Früher rekrutierten sich die besten Autorinnen und Schreiber bei der SZ entweder aus dem Sportressort oder aus den Lokalteilen. Unterstöger war zwar ein begabter Posaunist und annehmbarer Klavierspieler, hatte mit Sport aber weniger am Hut. So machte er seinen gemächlichen Karriereweg dann eben von Ebersberg nach München in die Zentrale. Dort avancierte er leise, mehr von anderen geschoben als sich selbst schiebend, zum Großreporter in bayerischen Dingen, zum kenntnisreichen Beobachter der katholischen Kirche und der abnehmenden Volksfrömmigkeit, zum gelegentlichen, ironischen Begleiter seines päpstlichen Landsmannes. Vor allem aber war er „Sprachpapst“, um ein einziges Mal in diesem Nachruf eine der von Unterstöger freundlich, aber entschieden abgelehnten Phrasen – Ikone, vor Ort, unbeschadet (statt unbeschädigt) – zu benutzen. Unterstöger war die letzte Instanz in Fragen der geschriebenen Sprache (und gab dem jede Woche im „Sprachlabor“ auf der Forum-Seite Ausdruck).

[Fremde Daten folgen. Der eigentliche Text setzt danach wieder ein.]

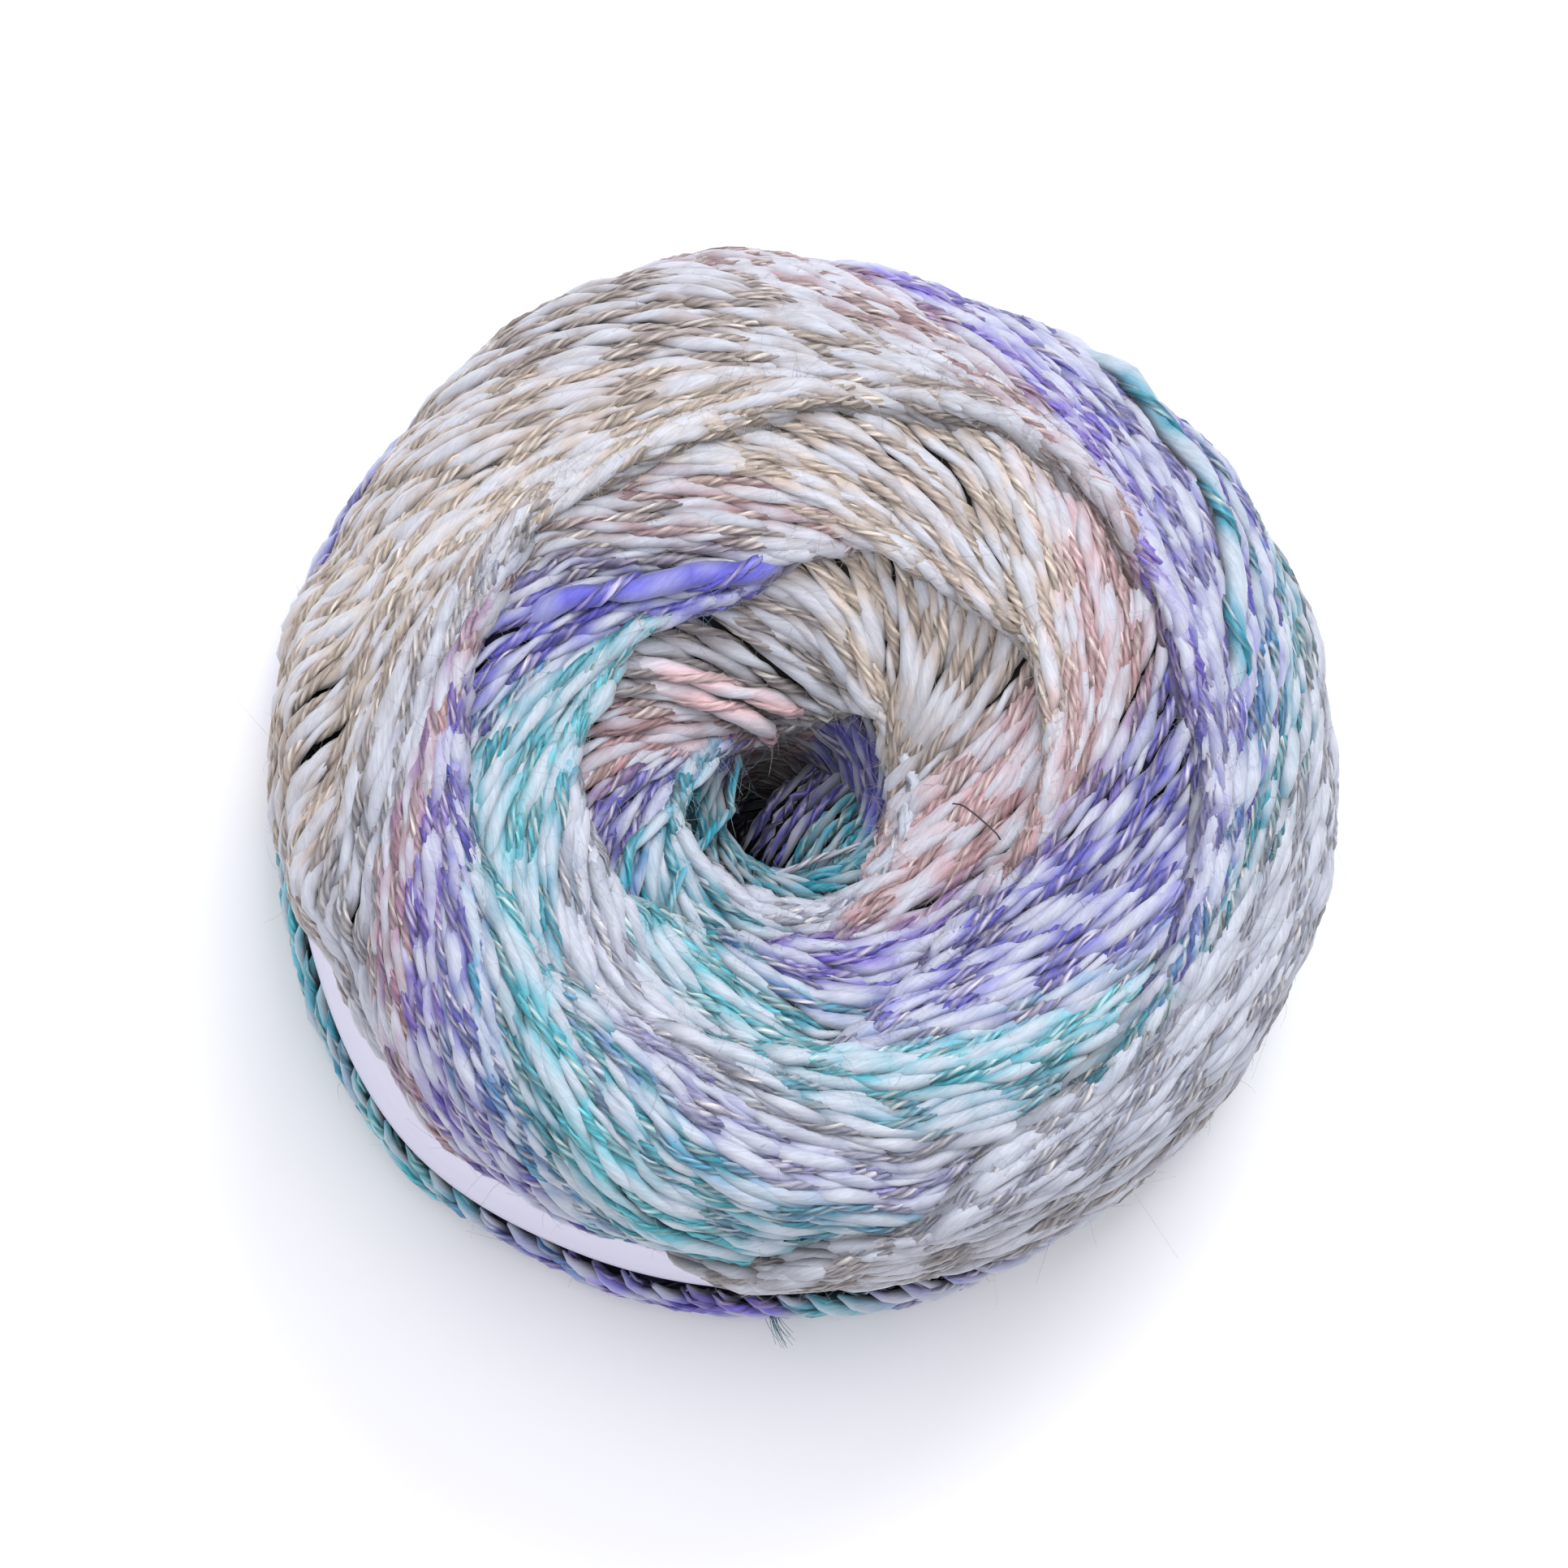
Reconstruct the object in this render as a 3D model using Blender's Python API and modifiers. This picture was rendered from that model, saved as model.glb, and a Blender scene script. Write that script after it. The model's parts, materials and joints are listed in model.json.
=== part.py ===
"""Yarn cake with its paper band: a thick-and-thin yarn wound flat round an open middle.

The wound yarn is one closed body with a hole right through it. Its top is a spiral of overlapping
layers: each layer starts at a crease, runs outwards and dips under the next crease out. A plain
paper band is wrapped round the waist. Metres, +Z up, origin at the middle of the flat underside.
"""

import math

import bmesh
import bpy

MM = 0.001

# Driving dimensions of the cake.
SIDE_REACH = 64.0 * MM  # from the middle of the hole's mouth to the side, as an average
MOUTH_FROM_MIDDLE = (-2.7 * MM, -3.65 * MM)  # the mouth lies off the middle of the cake
SEAT_REACH = 61.8  # millimetres, where the yarn is drawn in under the band
ROUND_STEPS = 72
SECTION_STEPS = 42

# The paper band round the waist.
BAND_LOW = 18.0 * MM
BAND_HIGH = 55.0 * MM
BAND_THICKNESS = 1.0 * MM
BAND_GAP = 0.3 * MM  # between the yarn and the band
BAND_STEPS = 6
BAND_MIDDLE = 95.0  # its place along the section
SEAT_ENDS = (76.5, 114.0)  # where along the section the yarn is drawn in for the band
FLAT_FROM = 139.5  # where along the section the flat underside starts

# Relief of the wound layers.
LAYER_STEP = 3.4 * MM  # a layer's edge stands this far over the layer inside it
LAYER_SINK = 0.35  # share of the step that lies below the plain shape
EDGE_ROUNDING = 3.4  # millimetres over which a layer's edge rises
TWIST_DEPTH = 0.5 * MM  # half the depth of the main twists
TWIST_EVERY = 22.5  # degrees of winding from one twist to the next
SIDE_LEAN = 2.6  # degrees that the yarn travels round for each millimetre down the side

# Where along the section the relief comes in and where it has gone, in millimetres.
TOP_ENDS = 81.0  # the top's winding passes into the side's
STEPS_COME_IN = (9.0, 14.0)
STEPS_GO = (58.0, 70.0)
TWISTS_COME_IN = (-4.0, 8.0)
TWISTS_GO = (124.0, 132.0)
BAND_COMES_IN = (70.5, 74.0)
BAND_GOES = (116.0, 118.0)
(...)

Obwohl Hermann Unterstöger unendlich belesen, gebildet und voller Anekdoten war, war er kein „Star“. Er gehörte nicht zu denen, die man aus dem Fernsehen kannte, und er hätte den Teufel getan, seine Ansichten über des Teufels InstaXTwitter zu verbreiten. Er war sich selbst genug. Es kommt nicht von ungefähr, dass die Fülle seines geschriebenen Wohllauts in einer nur mit „SZ“ gezeichneten Glosse, eben dem Streiflicht, zu finden ist. Er war durchaus stolz darauf zu wissen, dass hinter dieser Anonymität auch ganz entscheidend seine Individualität stand. Und dennoch nahm er sich nie wichtiger als die Zeitung. Wer einen solchen Kollegen, Autor oder gar Freund gefunden hat, kann sich nur glücklich schätzen.